[What this task involves]: Read the data and repeat it in full, exactly.

[Recorded information]:
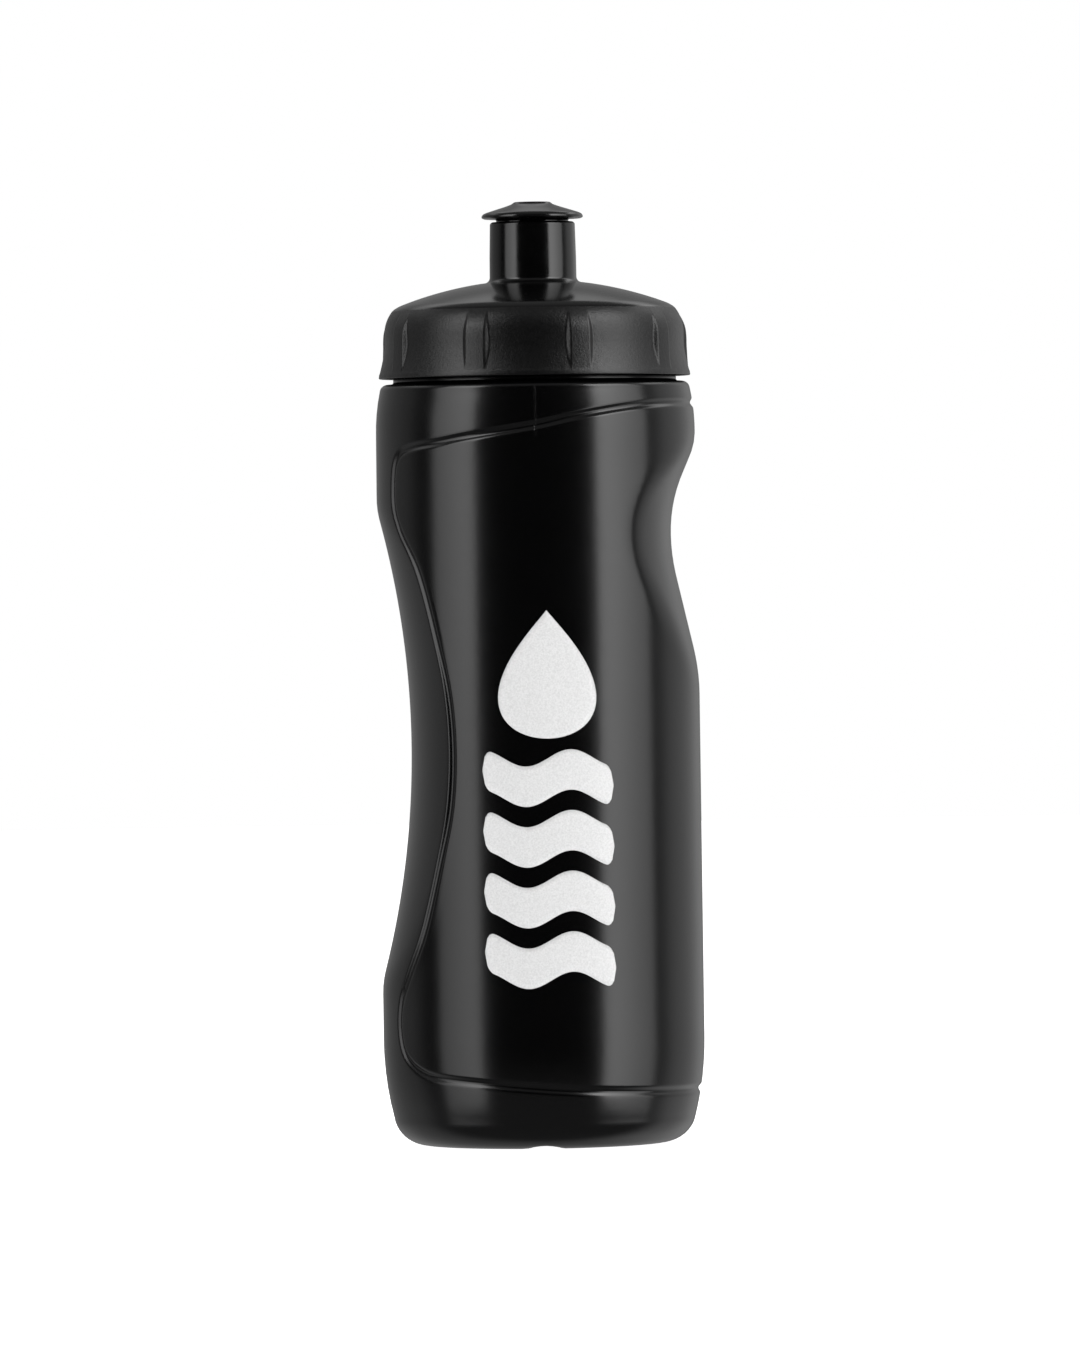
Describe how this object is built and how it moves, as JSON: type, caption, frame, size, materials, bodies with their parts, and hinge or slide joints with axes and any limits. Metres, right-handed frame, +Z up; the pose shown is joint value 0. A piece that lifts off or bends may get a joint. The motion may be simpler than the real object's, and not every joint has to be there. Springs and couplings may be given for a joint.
{
  "type": "sports squeeze bottle",
  "caption": "Waisted soft bottle with thumb and finger grips, a ribbed domed screw cap and a push-pull drinking spout.",
  "frame": {"origin": "centre of the standing ring, on the bottle's axis at floor level", "axes": "+Z up along the bottle's axis; -Y is the decorated front; +X is the side of the finger grip and -X the side of the long thumb grip"},
  "size_m": [0.074, 0.074, 0.2169],
  "materials": {
    "bottle": "satin black, soft enough to squeeze",
    "seal_ring": "matt",
    "screw_cap": "fine matt skirt under a gloss dome and tower",
    "mouthpiece": "gloss"
  },
  "bodies": {
    "bottle": {"bottle": "bottle"},
    "seal": {"seal_ring": "seal_ring"},
    "cap": {"screw_cap": "screw_cap"},
    "spout": {"mouthpiece": "mouthpiece"}
  },
  "joints": [
    {"name": "cap_lift", "type": "slide", "parent": "bottle", "child": "seal", "axis": [0, 0, 1], "range_m": [0, 0.0105]},
    {"name": "cap_turn", "type": "hinge", "parent": "seal", "child": "cap", "pos_m": [0, 0, 0.18], "axis": [0, 0, 1], "range_deg": [0, 900]},
    {"name": "spout_slide", "type": "slide", "parent": "cap", "child": "spout", "axis": [0, 0, 1], "range_m": [0, 0.0062]}
  ],
  "couplings": [
    {"joint": "cap_lift", "follows": "cap_turn", "m_per_rad": 0.00066845}
  ]
}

[Finished exercise]:
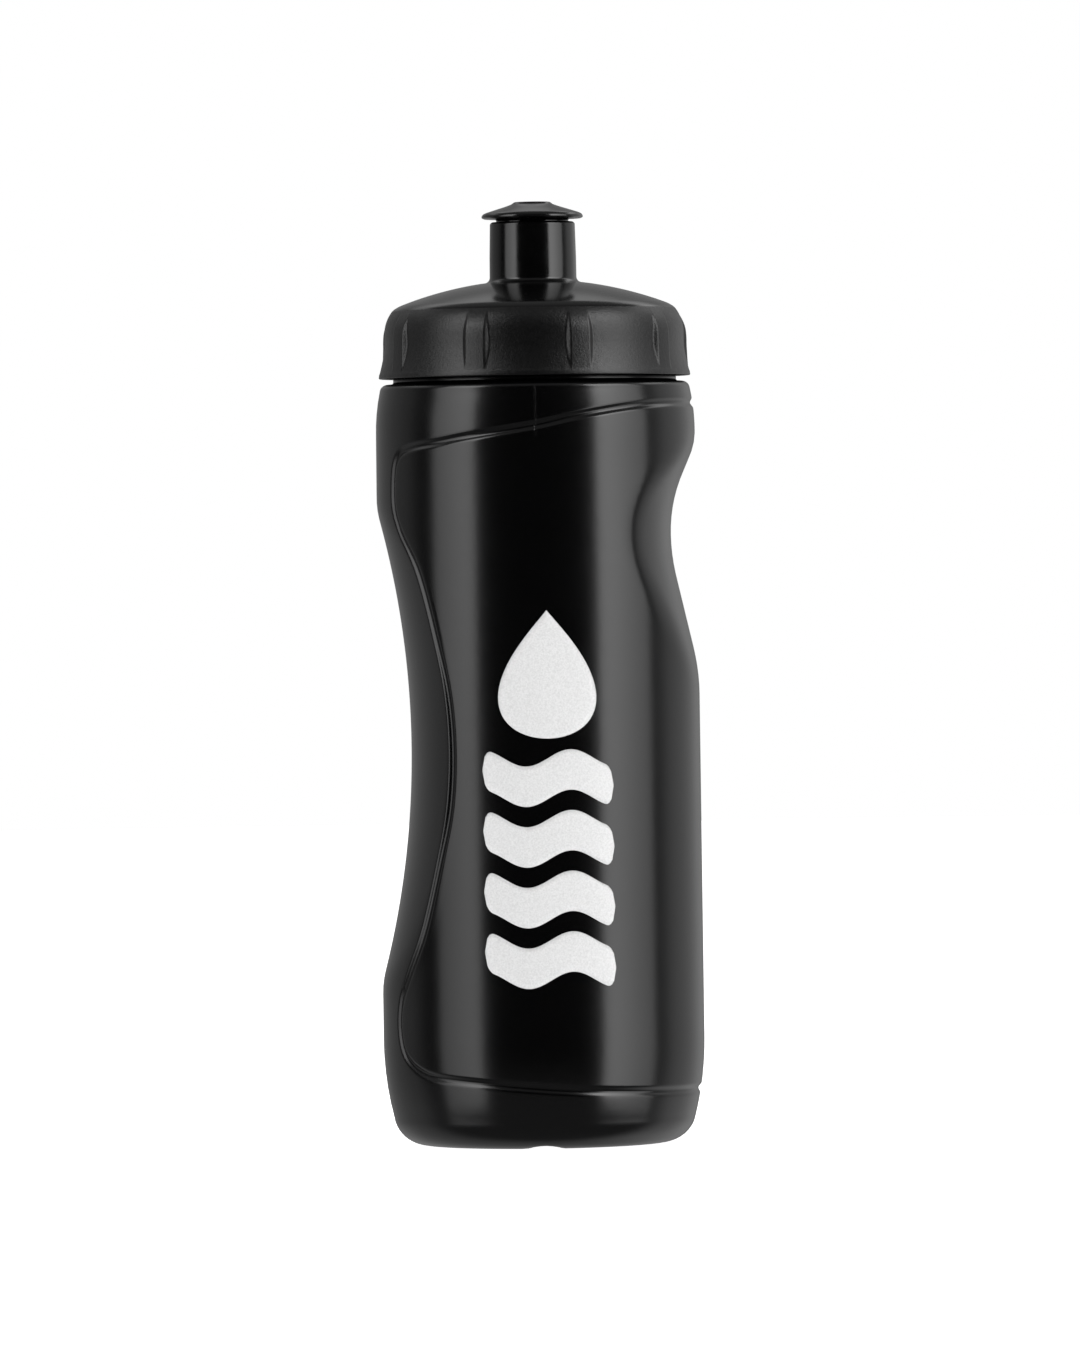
Describe how this object is built and how it moves, as JSON: type, caption, frame, size, materials, bodies with their parts, and hinge or slide joints with axes and any limits. Metres, right-handed frame, +Z up; the pose shown is joint value 0. A piece that lifts off or bends may get a joint. The motion may be simpler than the real object's, and not every joint has to be there. Springs and couplings may be given for a joint.
{
  "type": "sports squeeze bottle",
  "caption": "Waisted soft bottle with thumb and finger grips, a ribbed domed screw cap and a push-pull drinking spout.",
  "frame": {"origin": "centre of the standing ring, on the bottle's axis at floor level", "axes": "+Z up along the bottle's axis; -Y is the decorated front; +X is the side of the finger grip and -X the side of the long thumb grip"},
  "size_m": [0.074, 0.074, 0.2169],
  "materials": {
    "bottle": "satin black, soft enough to squeeze",
    "seal_ring": "matt",
    "screw_cap": "fine matt skirt under a gloss dome and tower",
    "mouthpiece": "gloss"
  },
  "bodies": {
    "bottle": {"bottle": "bottle"},
    "seal": {"seal_ring": "seal_ring"},
    "cap": {"screw_cap": "screw_cap"},
    "spout": {"mouthpiece": "mouthpiece"}
  },
  "joints": [
    {"name": "cap_lift", "type": "slide", "parent": "bottle", "child": "seal", "axis": [0, 0, 1], "range_m": [0, 0.0105]},
    {"name": "cap_turn", "type": "hinge", "parent": "seal", "child": "cap", "pos_m": [0, 0, 0.18], "axis": [0, 0, 1], "range_deg": [0, 900]},
    {"name": "spout_slide", "type": "slide", "parent": "cap", "child": "spout", "axis": [0, 0, 1], "range_m": [0, 0.0062]}
  ],
  "couplings": [
    {"joint": "cap_lift", "follows": "cap_turn", "m_per_rad": 0.00066845}
  ]
}